The NCAA Tournament finally came to a close this past Monday and it was awesome. 

What started as a relatively tame tournament ended in pure madness when Virginia took down Texas Tech in overtime 85-77 in what was probably one of the best college basketball championships I’ve ever watched. A March filled with college basketball is always great, and I may or may not have been late to a few classes during the first couple weeks because I got too excited and just HAD to see how a game played out.

One thing that stood out throughout most of the tournament however was a particular commercial supposedly showing the day in the life of a student athlete. The response from a multitude of former college athletes was...well... let’s just say not receptive.

Needless to say, most former student athletes were not a fan of how that commercial portrayed about the average day of a student athlete. That’s because while the actor is getting paid to lie basically student athletes are putting in around 85 hours a week committing to both their respective sports and academics all without seeing any money.

Meanwhile, the NCAA reported $1 billion in revenue in 2017 for the first time ever. It was forecasted that ad spending for the NCAA Tournament this year would top $1.36 billion. Mark Emmert, the president of the NCAA makes almost $2 million a year while most of the power conference commissioners make around $3 million. Coaches of highly marketable sports such as football and basketball are often the highest earners at their school and at public universities are often the highest paid public employees in the state. All of this while student athletes continue to not have the right to make their money.

The biggest argument has always been that they get paid in free college, which is misleading in a lot of ways. First, only one percent of athletic scholarships are full ride, and those scholarships if you play a head count sport, such as Division 1 basketball or football. Second, those scholarships are not fully guaranteed, and are renewed on a year to year basis. Third, they don’t cover all aspects of financial aid.

Plus some athletes don’t really need the free education because their goal is to play at the next level of their sport for, you know, money. Zion Williamson, who is all but a lock to be the first overall pick in the NBA Draft this year and had a million followers on Instagram before the season started (he has three million now), doesn’t need the free education to make millions of dollars at the next level. There was even a big controversy after he got injured over whether or not he should continue playing for no money. Not everyone is Zion Williamson, but it’s still absurd that a student who doesn’t have an interest in academics, which is only a driving force for some athletes (and definitely not for Ben Simmons). As John Oliver describes it, it’s like getting hired for a job and then being paid in trumpet lessons.

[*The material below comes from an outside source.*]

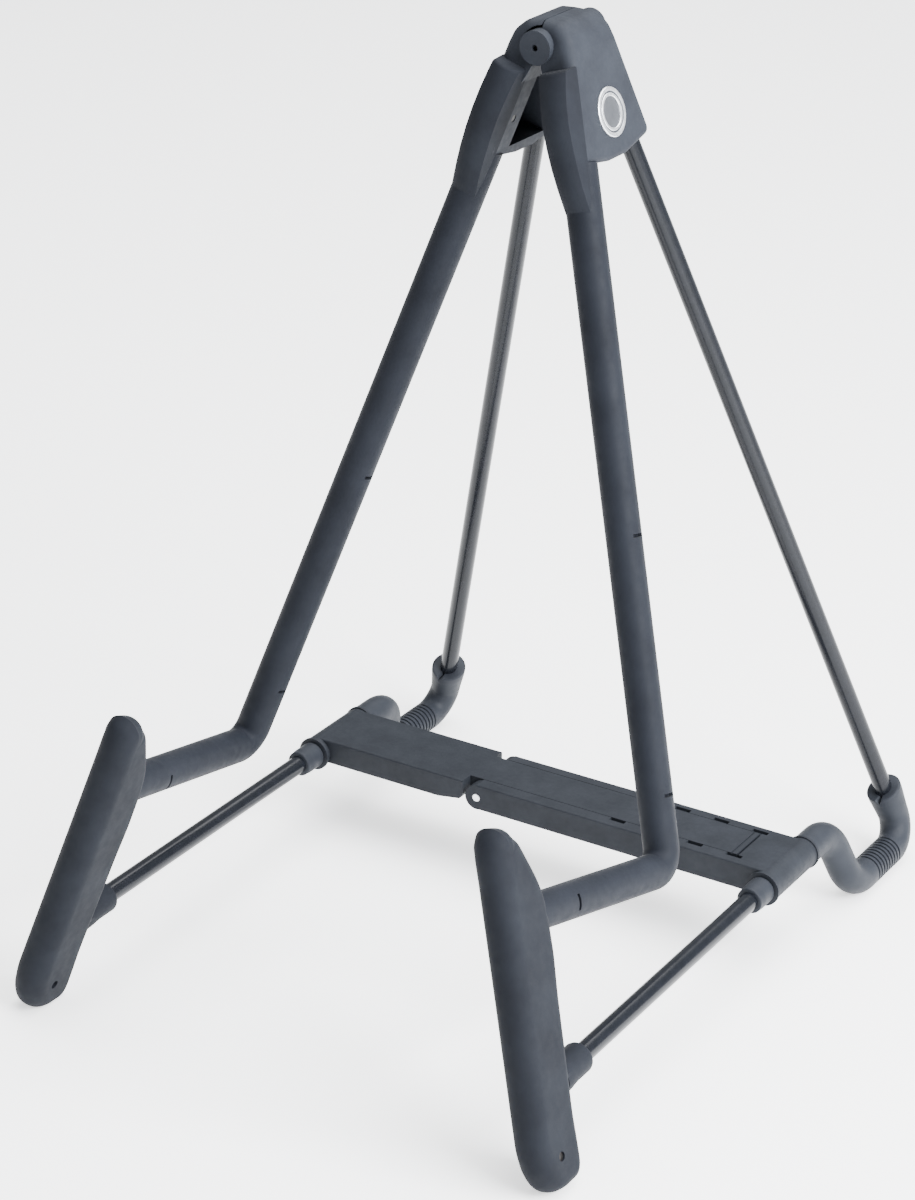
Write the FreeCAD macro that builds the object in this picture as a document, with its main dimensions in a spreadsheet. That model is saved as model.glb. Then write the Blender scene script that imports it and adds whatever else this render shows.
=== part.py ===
import FreeCAD, Part
import Sketcher
import math
import os
import re

# Folding A-frame floor stand for a guitar, standing open on a floor at z = 0.
# Each side frame lies in a plane that leans inwards by "tilt". Pieces of a side frame are drawn in that
# plane: local X points outwards, local Y to the back, local Z up along the lean. The finished piece is
# then turned about Y into place. The two sides are mirror images.

V = FreeCAD.Vector
doc = FreeCAD.newDocument("guitar_stand")
sheet = doc.addObject("Spreadsheet::Sheet", "Sizes")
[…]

There are plenty of other stories about the NCAA not being the kindest vessels for amateur athletics. Just this week, a story floated around about how eventual national champion Kyle Guy with Virginia had been asked to take down his wedding registry because it didn’t comply with NCAA rules (the NCAA has since allowed him to put it back up). There’s also the story of Donald De La Haye, a kicker at the University of Central Florida who was told he wasn’t allowed to make money from his YouTube channel.

There are other stories too that are tougher to hear. Back when Chris Webber was just a member of the Fab 5 at Michigan, he was a poor kid who would walk by stores in Ann Arbor selling his jersey with the Nike swoosh on the front knowing he wouldn’t see a dime of that jersey sale, which is detailed in ESPN’s 30 for 30 documentary about the Fab 5. Jalen Rose, also a member of the Fab 5, talked about how it’s hard to focus in practice and accept getting yelled at by a millionaire coach when your mom just found out her lights are getting shut off. If anything it serves as a reminder of the power structures in place and how they have so little agency over themselves.

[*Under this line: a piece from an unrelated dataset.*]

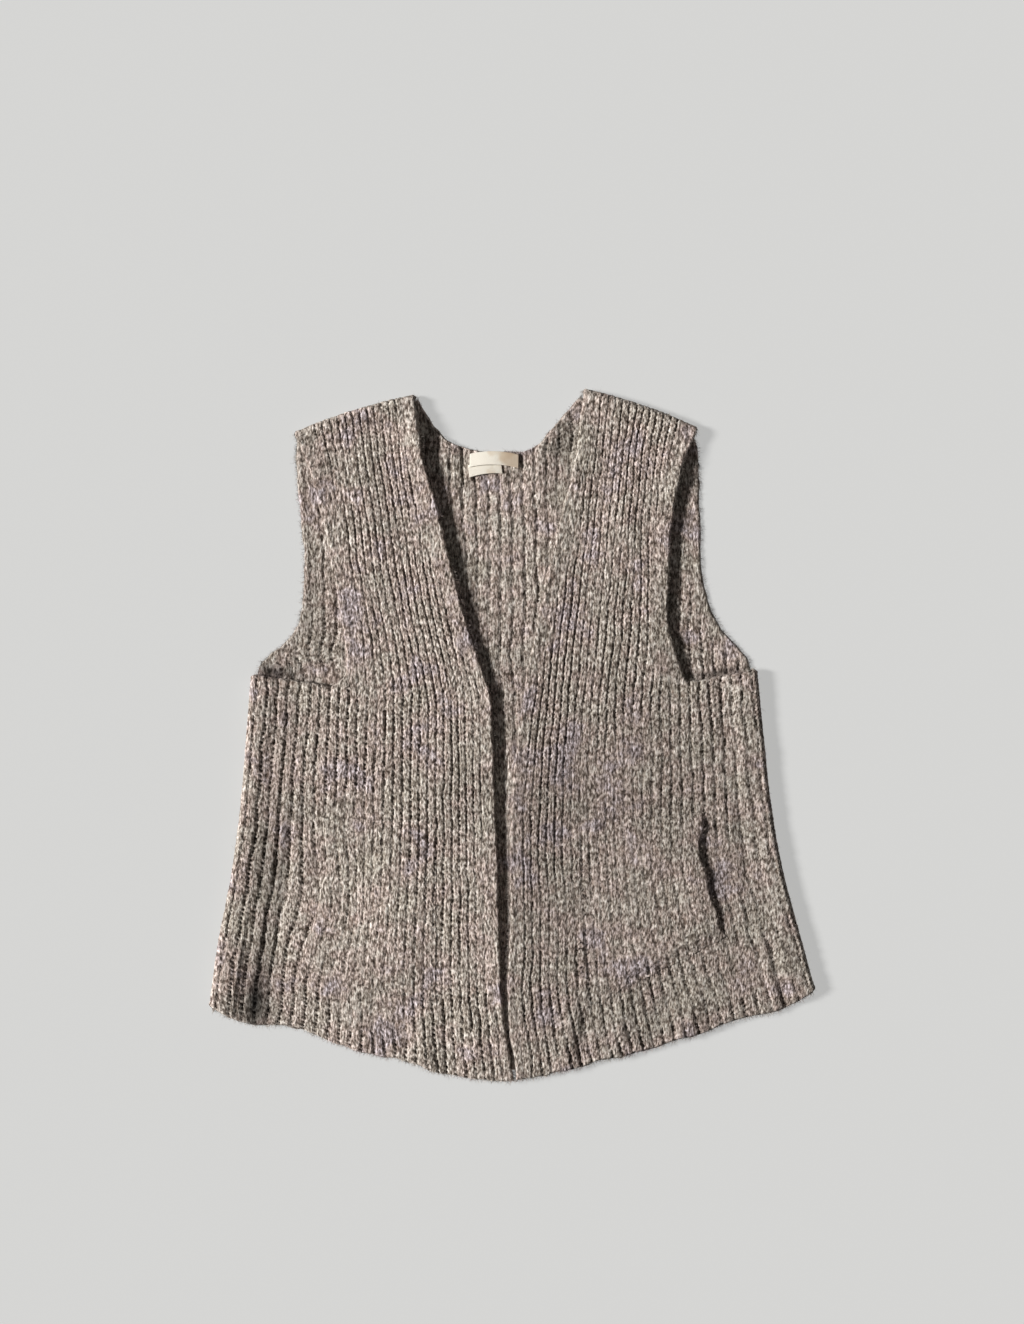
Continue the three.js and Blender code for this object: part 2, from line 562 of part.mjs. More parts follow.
function backPanel() {
  const body = BACK_ROWS.map((row, v) => {
    return { v, from: row.leftRib, to: row.rightRib, rim: v === 0 || v === NECK_ROW };
  });
  const neck = BACK_ROWS[NECK_ROW];
  const strips = [
    { rows: body },
    { rows: shoulderRows(BACK_RIGHT_SHOULDER, neck.leftRib, NECK_RIGHT_RIB), table: BACK_RIGHT_SHOULDER },
    { rows: shoulderRows(BACK_LEFT_SHOULDER, NECK_LEFT_RIB, neck.rightRib), table: BACK_LEFT_SHOULDER },
  ];
  return wall('back', WOOL, WOOL_ROUGHNESS, strips, backSurface, RIB_STEP, COARSE_RIBS);
}

function pocketPanel(name, front, pocket) {
  const strip = { rows: POCKET_ROWS.map((v) => ({ v, from: 0, to: 1, rim: v === 0 || v === 1 })) };
  const surface = pocketSurface(front, pocket);
  return wall(name, WOOL, WOOL_ROUGHNESS, [strip], surface, POCKET_STEP, 2 * POCKET_STEP);
}

function labelPanel(name, label) {
  const strip = { rows: [0, 1].map((v) => ({ v, from: 0, to: 1, rim: true })) };
  return wall(name, COTTON, COTTON_ROUGHNESS, [strip], labelSurface(label), LABEL_STEP, LABEL_STEP);
}

const vest = new THREE.Group();
vest.add(
  backPanel(),
  frontPanel('right_front', RIGHT_FRONT),
  frontPanel('left_front', LEFT_FRONT),
  pocketPanel('right_pocket', RIGHT_FRONT, RIGHT_POCKET),
  pocketPanel('left_pocket', LEFT_FRONT, LEFT_POCKET),
  labelPanel('neck_label', NECK_LABEL),
  labelPanel('size_label', SIZE_LABEL),
);

// The origin is on the floor, under the middle of the vest's outline.
const bounds = new THREE.Box3().setFromObject(vest);
const middle = bounds.getCenter(new THREE.Vector3());
vest.position.set(-middle.x, -middle.y, -bounds.min.z);

export default vest;
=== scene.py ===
"""An open-front rib-knit sweater vest laid flat on its back, seen from straight above.

Shapes are worked out in millimetres, as the solids are, and turned to metres when a mesh is made.
"""

import bpy
import numpy as np
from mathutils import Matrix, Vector


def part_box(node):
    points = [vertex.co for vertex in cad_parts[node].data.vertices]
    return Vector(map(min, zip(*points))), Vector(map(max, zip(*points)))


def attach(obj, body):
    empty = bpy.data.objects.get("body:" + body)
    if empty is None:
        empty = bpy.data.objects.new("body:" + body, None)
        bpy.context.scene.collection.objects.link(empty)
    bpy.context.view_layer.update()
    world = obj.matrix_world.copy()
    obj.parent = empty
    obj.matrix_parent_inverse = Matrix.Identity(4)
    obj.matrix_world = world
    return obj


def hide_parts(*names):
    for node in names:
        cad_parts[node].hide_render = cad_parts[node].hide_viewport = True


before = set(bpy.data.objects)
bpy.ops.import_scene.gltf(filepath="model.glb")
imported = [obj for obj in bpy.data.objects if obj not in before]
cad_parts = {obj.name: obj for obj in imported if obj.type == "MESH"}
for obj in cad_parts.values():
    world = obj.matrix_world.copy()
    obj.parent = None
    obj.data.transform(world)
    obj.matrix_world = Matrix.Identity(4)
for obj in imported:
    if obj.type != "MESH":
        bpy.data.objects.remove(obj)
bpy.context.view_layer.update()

MM = 0.001

# Cloth
WALL = 2.5
FURROW = 1.0  # thickness at the foot of a furrow
CREST = 4.3  # thickness on top of a rib
FRONT_RIBS = 27
ARMHOLE_RIB = 18.3
BACK_RIBS = 42
EDGE_ROUND = 2.6  # reach of the rounding of a cloth edge
BODY_STITCHES = 15.2  # stitches in a body row of the tables
YOKE_STITCHES = 7.9
STITCH = 4.6  # length of one on the back
INSIDE = 2.0  # the third knit coordinate on inner faces, which have no modelled ribs
THINNEST = 0.6  # of the wall, out at an edge
BACK_THICKEST = 4.1
EDGE_STRIP = 10.0  # plain strip along a front edge
SELVEDGE = 15.0  # the same along the neck and the armholes
BACK_SELVEDGE = 14.0
EDGE_RIBS = 0.3  # share of the ribs left in the strip of a front edge
NECK_RIBS = 0.06
ARMHOLE_RIBS = 0.1
SIDE_RIBS = 0.25

# Stitches, as shares of a rib's width, a stitch's length or a crest's height
RIB_WANDER = 0.13
RIB_SHIVER = 0.08
SIDE_LAG = 0.7  # how far the sides of a stitch lag behind its middle
STITCH_SHIFT = 0.5  # how far the stitches of a rib may lie from their neighbours'
STITCH_WANDER = 0.4
WAIST_WIDTH = 0.84  # where two stitches of a rib meet
BELLY_WIDTH = 0.26  # what the middle of a stitch adds
WAIST_HEIGHT = 0.66
CHANCE = 0.12  # how much one stitch differs from the next
STITCH_FLATNESS = 3.4  # power of the curve across it
GROOVE = 0.14  # the parting along the middle of a rib
BRIDGE = 0.5  # fibres that fill a furrow here and there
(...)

Chris Webber should’ve been able to make money off of his jersey sales. Kyle Guy shouldn’t have to worry about his wedding registry. And Donald De La Haye should be able to make money from his YouTube videos (which are actually not too bad if you want to check them out). I understand there are a lot of nuances to paying college athletes, such as how the money is spent and whether they should be allowed to unionize. But the reality is that the NCAA doesn’t own these people, but they sure act like they do and continue to do so under the false guise of amateurism.